» MATERIAL
# # #

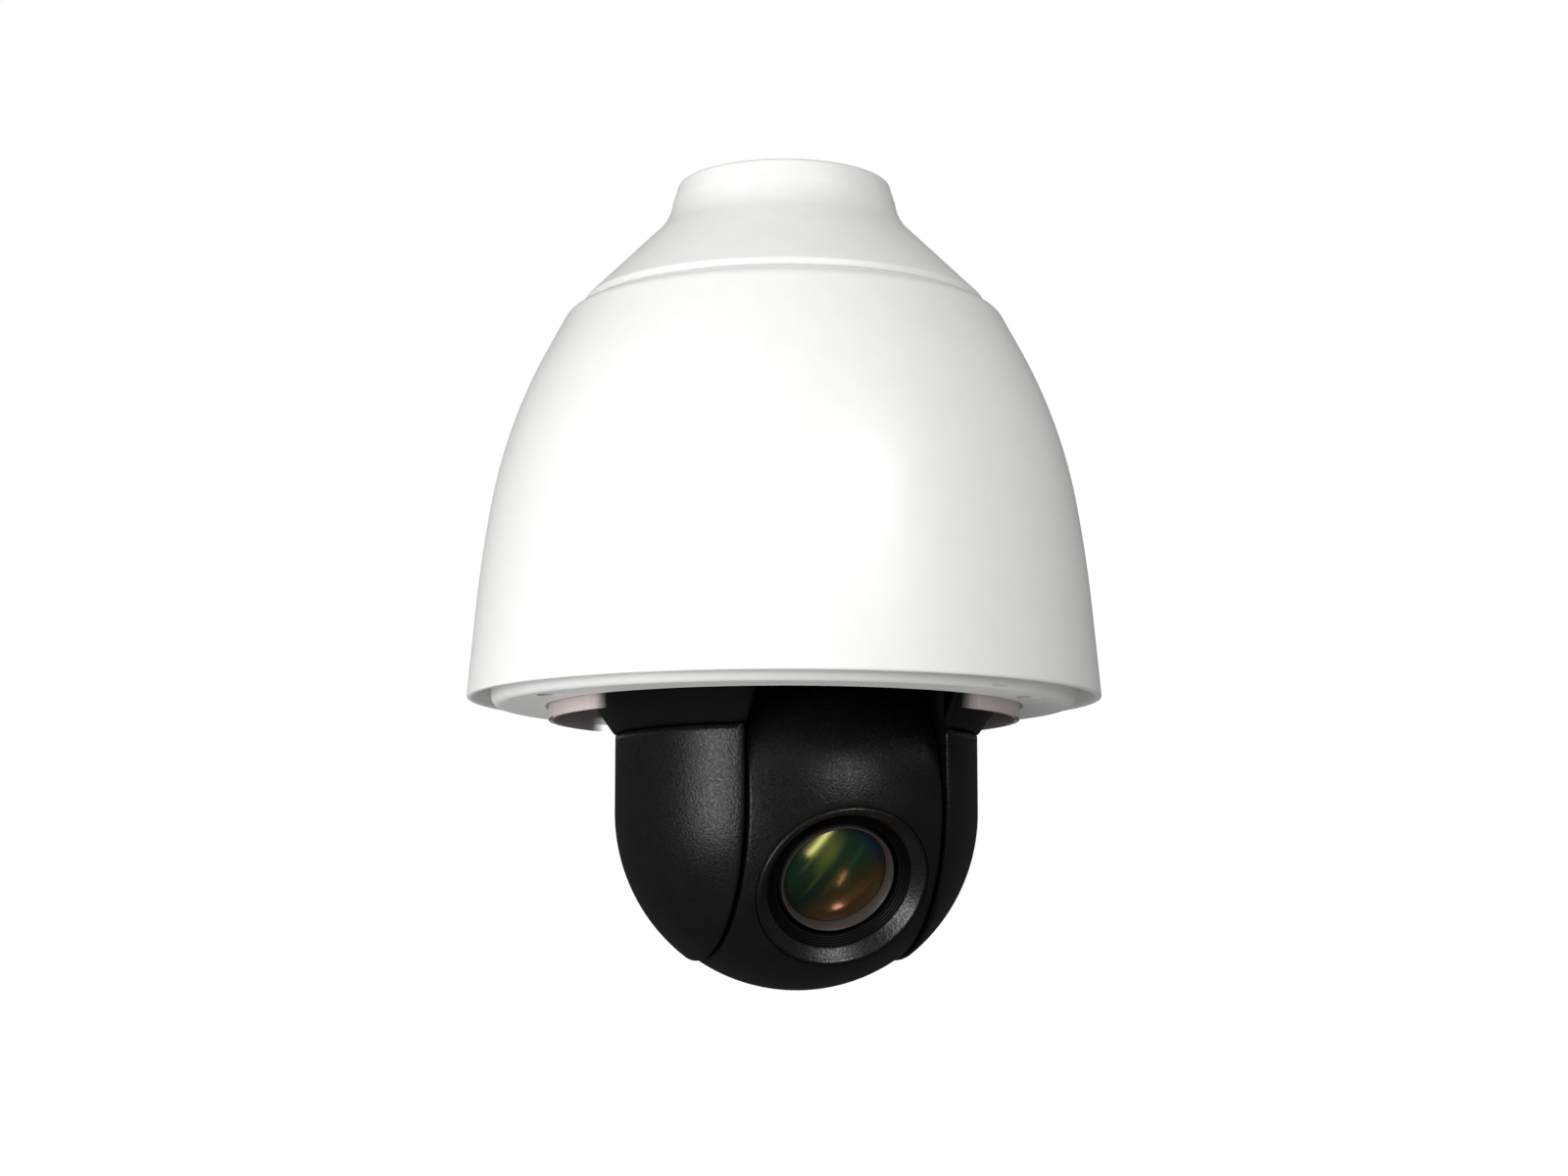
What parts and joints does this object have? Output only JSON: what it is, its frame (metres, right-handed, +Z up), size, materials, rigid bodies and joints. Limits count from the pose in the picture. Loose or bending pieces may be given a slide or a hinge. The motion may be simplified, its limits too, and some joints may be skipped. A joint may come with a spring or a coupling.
{
  "type": "pan-tilt-zoom camera",
  "caption": "Outdoor pan-tilt-zoom camera that hangs from a threaded pipe: bell-shaped white sunshield over a black head whose ball holds a zoom lens between two arms.",
  "frame": {"origin": "centre of the pipe thread's mouth in the neck's top face", "axes": "+Z up along the pipe and the pan axis; -Y is the front, where the lens looks at rest, turned 19 degrees towards +X"},
  "size_m": [0.22, 0.22, 0.2838],
  "materials": {
    "white_cast": "die-cast, white powder coat",
    "white_shell": "white, satin",
    "cast_case": "cast",
    "black_plastic": "fine grain",
    "machined_alloy": "machined",
    "screw_steel": "plain",
    "black_screw": "blackened",
    "gasket_rubber": "moulded",
    "pale_silicone": "translucent",
    "belt_rubber": "moulded",
    "motor_case": "satin",
    "dark_moulding": "plain",
    "copper_ring": "plain",
    "circuit_board": "soldermask",
    "jack_steel": "plated",
    "terminal_green": "moulded",
    "brass": "turned",
    "bush_plastic": "machined",
    "lens_ring": "satin anodised",
    "lens_glass": "coated",
    "lens_carrier": "plain",
    "filter_glass": "coated"
  },
  "bodies": {
    "housing": {"neck_cap": "white_cast", "pipe_lock_screw": "screw_steel", "cap_gasket": "gasket_rubber", "cap_screws": "screw_steel", "sunshield": "white_shell", "housing_can": "cast_case", "cable_grommet": "gasket_rubber", "trim_ring": "white_cast", "ring_screws": "screw_steel", "ring_seal": "gasket_rubber", "pan_seal": "pale_silicone", "chassis_plate": "cast_case", "chassis_screws": "screw_steel", "bearing_housing": "cast_case", "pan_bearing_outer": "screw_steel", "pan_motor": "motor_case", "pan_belt": "belt_rubber", "slip_ring_stator": "dark_moulding", "slip_ring_bracket": "cast_case", "main_board": "circuit_board", "board_chips": "dark_moulding", "ethernet_jack": "jack_steel", "terminal_block": "terminal_green", "board_standoffs": "brass", "fan_frame": "dark_moulding", "heater_block": "cast_case"},
    "fan": {"fan_rotor": "dark_moulding"},
    "bearing_cage": {"pan_bearing_balls": "screw_steel"},
    "pan_drive": {"pan_motor_pulley": "machined_alloy"},
    "head": {"pan_hub": "machined_alloy", "pan_bearing_inner": "screw_steel", "pan_pulley": "machined_alloy", "pan_turntable": "black_plastic", "pan_skirt": "black_plastic", "slip_ring_rotor": "copper_ring", "yoke_plates": "machined_alloy", "arm_cover_left": "black_plastic", "arm_cover_right": "black_plastic", "arm_cover_screws": "screw_steel", "tilt_motor": "motor_case", "tilt_belt": "belt_rubber", "tilt_bush_left": "bush_plastic", "tilt_bush_right": "bush_plastic", "tilt_driver_board": "circuit_board"},
    "tilt_drive": {"tilt_motor_pulley": "machined_alloy"},
    "ball": {"ball_front": "black_plastic", "ball_rear": "black_plastic", "ball_screws": "black_screw", "tilt_shaft_left": "screw_steel", "tilt_shaft_right": "screw_steel", "tilt_pulley": "machined_alloy", "camera_bracket": "machined_alloy", "camera_body": "dark_moulding", "lens_barrel": "dark_moulding", "lens_hood": "black_plastic", "lens_front_ring": "lens_ring", "front_glass": "lens_glass"},
    "zoom": {"zoom_group": "lens_carrier"},
    "focus": {"focus_group": "lens_carrier"},
    "ir_cut": {"ir_filter": "filter_glass"}
  },
  "joints": [
    {"name": "pan", "type": "hinge", "parent": "housing", "child": "head", "pos_m": [0, 0, -0.159], "axis": [0, 0, 1], "continuous": true},
    {"name": "tilt", "type": "hinge", "parent": "head", "child": "ball", "pos_m": [0, 0, -0.2225], "axis": [0.9455, 0.3256, 0], "range_deg": [-35, 155]},
    {"name": "fan_spin", "type": "hinge", "parent": "housing", "child": "fan", "pos_m": [-0.05, 0, -0.129], "axis": [0, 0, 1], "continuous": true},
    {"name": "bearing_roll", "type": "hinge", "parent": "housing", "child": "bearing_cage", "pos_m": [0, 0, -0.1275], "axis": [0, 0, 1], "continuous": true},
    {"name": "pan_motor_spin", "type": "hinge", "parent": "housing", "child": "pan_drive", "pos_m": [0.052, 0, -0.144], "axis": [0, 0, 1], "continuous": true},
    {"name": "tilt_motor_spin", "type": "hinge", "parent": "head", "child": "tilt_drive", "pos_m": [-0.04633, -0.01595, -0.182], "axis": [0.9455, 0.3256, 0], "continuous": true},
    {"name": "zoom_travel", "type": "slide", "parent": "ball", "child": "zoom", "axis": [0.282, -0.8188, -0.5], "range_m": [-0.006, 0.01]},
    {"name": "focus_travel", "type": "slide", "parent": "ball", "child": "focus", "axis": [0.282, -0.8188, -0.5], "range_m": [-0.005, 0.006]},
    {"name": "ir_filter_swap", "type": "slide", "parent": "ball", "child": "ir_cut", "axis": [0.9455, 0.3256, 0], "range_m": [0, 0.012]}
  ],
  "couplings": [
    {"joint": "bearing_roll", "follows": "pan", "ratio": 0.42677},
    {"joint": "pan_motor_spin", "follows": "pan", "ratio": 4.2857},
    {"joint": "tilt_motor_spin", "follows": "tilt", "ratio": 3}
  ]
}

# # #

» REQUIREMENT
Each line must be given again exactly as written above.

» WRITTEN SOLUTION
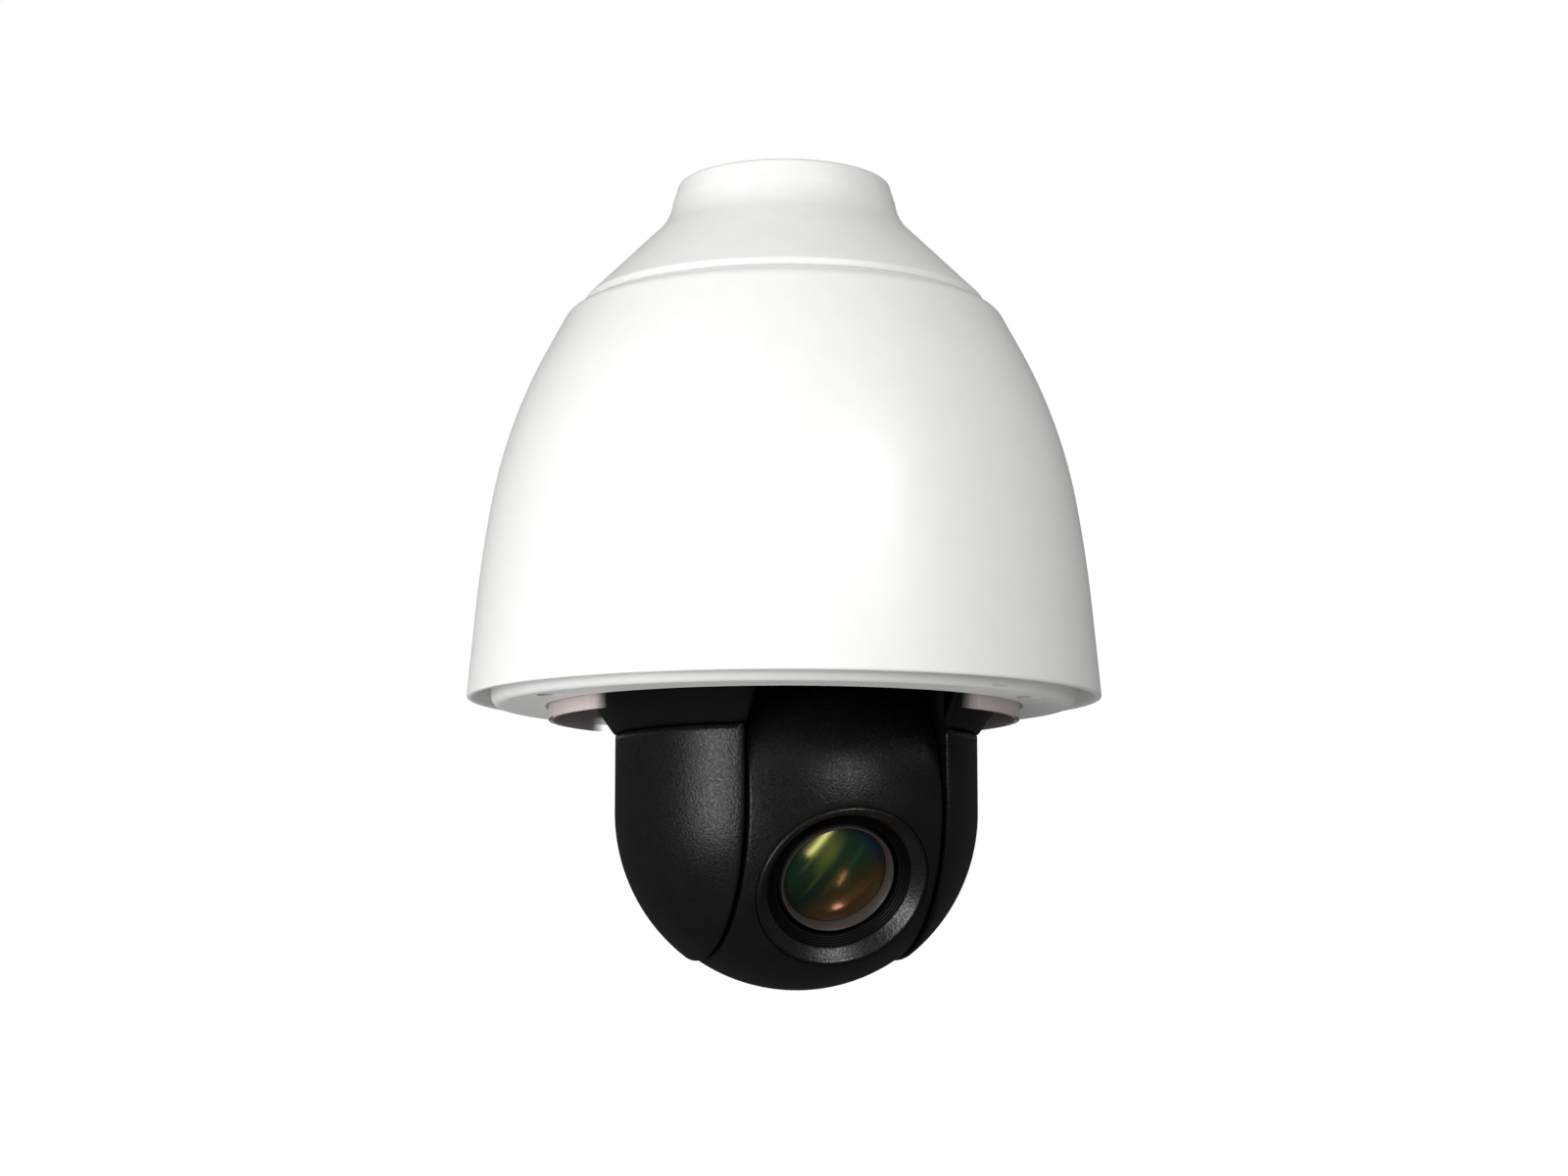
What parts and joints does this object have? Output only JSON: what it is, its frame (metres, right-handed, +Z up), size, materials, rigid bodies and joints. Limits count from the pose in the picture. Loose or bending pieces may be given a slide or a hinge. The motion may be simplified, its limits too, and some joints may be skipped. A joint may come with a spring or a coupling.
{
  "type": "pan-tilt-zoom camera",
  "caption": "Outdoor pan-tilt-zoom camera that hangs from a threaded pipe: bell-shaped white sunshield over a black head whose ball holds a zoom lens between two arms.",
  "frame": {"origin": "centre of the pipe thread's mouth in the neck's top face", "axes": "+Z up along the pipe and the pan axis; -Y is the front, where the lens looks at rest, turned 19 degrees towards +X"},
  "size_m": [0.22, 0.22, 0.2838],
  "materials": {
    "white_cast": "die-cast, white powder coat",
    "white_shell": "white, satin",
    "cast_case": "cast",
    "black_plastic": "fine grain",
    "machined_alloy": "machined",
    "screw_steel": "plain",
    "black_screw": "blackened",
    "gasket_rubber": "moulded",
    "pale_silicone": "translucent",
    "belt_rubber": "moulded",
    "motor_case": "satin",
    "dark_moulding": "plain",
    "copper_ring": "plain",
    "circuit_board": "soldermask",
    "jack_steel": "plated",
    "terminal_green": "moulded",
    "brass": "turned",
    "bush_plastic": "machined",
    "lens_ring": "satin anodised",
    "lens_glass": "coated",
    "lens_carrier": "plain",
    "filter_glass": "coated"
  },
  "bodies": {
    "housing": {"neck_cap": "white_cast", "pipe_lock_screw": "screw_steel", "cap_gasket": "gasket_rubber", "cap_screws": "screw_steel", "sunshield": "white_shell", "housing_can": "cast_case", "cable_grommet": "gasket_rubber", "trim_ring": "white_cast", "ring_screws": "screw_steel", "ring_seal": "gasket_rubber", "pan_seal": "pale_silicone", "chassis_plate": "cast_case", "chassis_screws": "screw_steel", "bearing_housing": "cast_case", "pan_bearing_outer": "screw_steel", "pan_motor": "motor_case", "pan_belt": "belt_rubber", "slip_ring_stator": "dark_moulding", "slip_ring_bracket": "cast_case", "main_board": "circuit_board", "board_chips": "dark_moulding", "ethernet_jack": "jack_steel", "terminal_block": "terminal_green", "board_standoffs": "brass", "fan_frame": "dark_moulding", "heater_block": "cast_case"},
    "fan": {"fan_rotor": "dark_moulding"},
    "bearing_cage": {"pan_bearing_balls": "screw_steel"},
    "pan_drive": {"pan_motor_pulley": "machined_alloy"},
    "head": {"pan_hub": "machined_alloy", "pan_bearing_inner": "screw_steel", "pan_pulley": "machined_alloy", "pan_turntable": "black_plastic", "pan_skirt": "black_plastic", "slip_ring_rotor": "copper_ring", "yoke_plates": "machined_alloy", "arm_cover_left": "black_plastic", "arm_cover_right": "black_plastic", "arm_cover_screws": "screw_steel", "tilt_motor": "motor_case", "tilt_belt": "belt_rubber", "tilt_bush_left": "bush_plastic", "tilt_bush_right": "bush_plastic", "tilt_driver_board": "circuit_board"},
    "tilt_drive": {"tilt_motor_pulley": "machined_alloy"},
    "ball": {"ball_front": "black_plastic", "ball_rear": "black_plastic", "ball_screws": "black_screw", "tilt_shaft_left": "screw_steel", "tilt_shaft_right": "screw_steel", "tilt_pulley": "machined_alloy", "camera_bracket": "machined_alloy", "camera_body": "dark_moulding", "lens_barrel": "dark_moulding", "lens_hood": "black_plastic", "lens_front_ring": "lens_ring", "front_glass": "lens_glass"},
    "zoom": {"zoom_group": "lens_carrier"},
    "focus": {"focus_group": "lens_carrier"},
    "ir_cut": {"ir_filter": "filter_glass"}
  },
  "joints": [
    {"name": "pan", "type": "hinge", "parent": "housing", "child": "head", "pos_m": [0, 0, -0.159], "axis": [0, 0, 1], "continuous": true},
    {"name": "tilt", "type": "hinge", "parent": "head", "child": "ball", "pos_m": [0, 0, -0.2225], "axis": [0.9455, 0.3256, 0], "range_deg": [-35, 155]},
    {"name": "fan_spin", "type": "hinge", "parent": "housing", "child": "fan", "pos_m": [-0.05, 0, -0.129], "axis": [0, 0, 1], "continuous": true},
    {"name": "bearing_roll", "type": "hinge", "parent": "housing", "child": "bearing_cage", "pos_m": [0, 0, -0.1275], "axis": [0, 0, 1], "continuous": true},
    {"name": "pan_motor_spin", "type": "hinge", "parent": "housing", "child": "pan_drive", "pos_m": [0.052, 0, -0.144], "axis": [0, 0, 1], "continuous": true},
    {"name": "tilt_motor_spin", "type": "hinge", "parent": "head", "child": "tilt_drive", "pos_m": [-0.04633, -0.01595, -0.182], "axis": [0.9455, 0.3256, 0], "continuous": true},
    {"name": "zoom_travel", "type": "slide", "parent": "ball", "child": "zoom", "axis": [0.282, -0.8188, -0.5], "range_m": [-0.006, 0.01]},
    {"name": "focus_travel", "type": "slide", "parent": "ball", "child": "focus", "axis": [0.282, -0.8188, -0.5], "range_m": [-0.005, 0.006]},
    {"name": "ir_filter_swap", "type": "slide", "parent": "ball", "child": "ir_cut", "axis": [0.9455, 0.3256, 0], "range_m": [0, 0.012]}
  ],
  "couplings": [
    {"joint": "bearing_roll", "follows": "pan", "ratio": 0.42677},
    {"joint": "pan_motor_spin", "follows": "pan", "ratio": 4.2857},
    {"joint": "tilt_motor_spin", "follows": "tilt", "ratio": 3}
  ]
}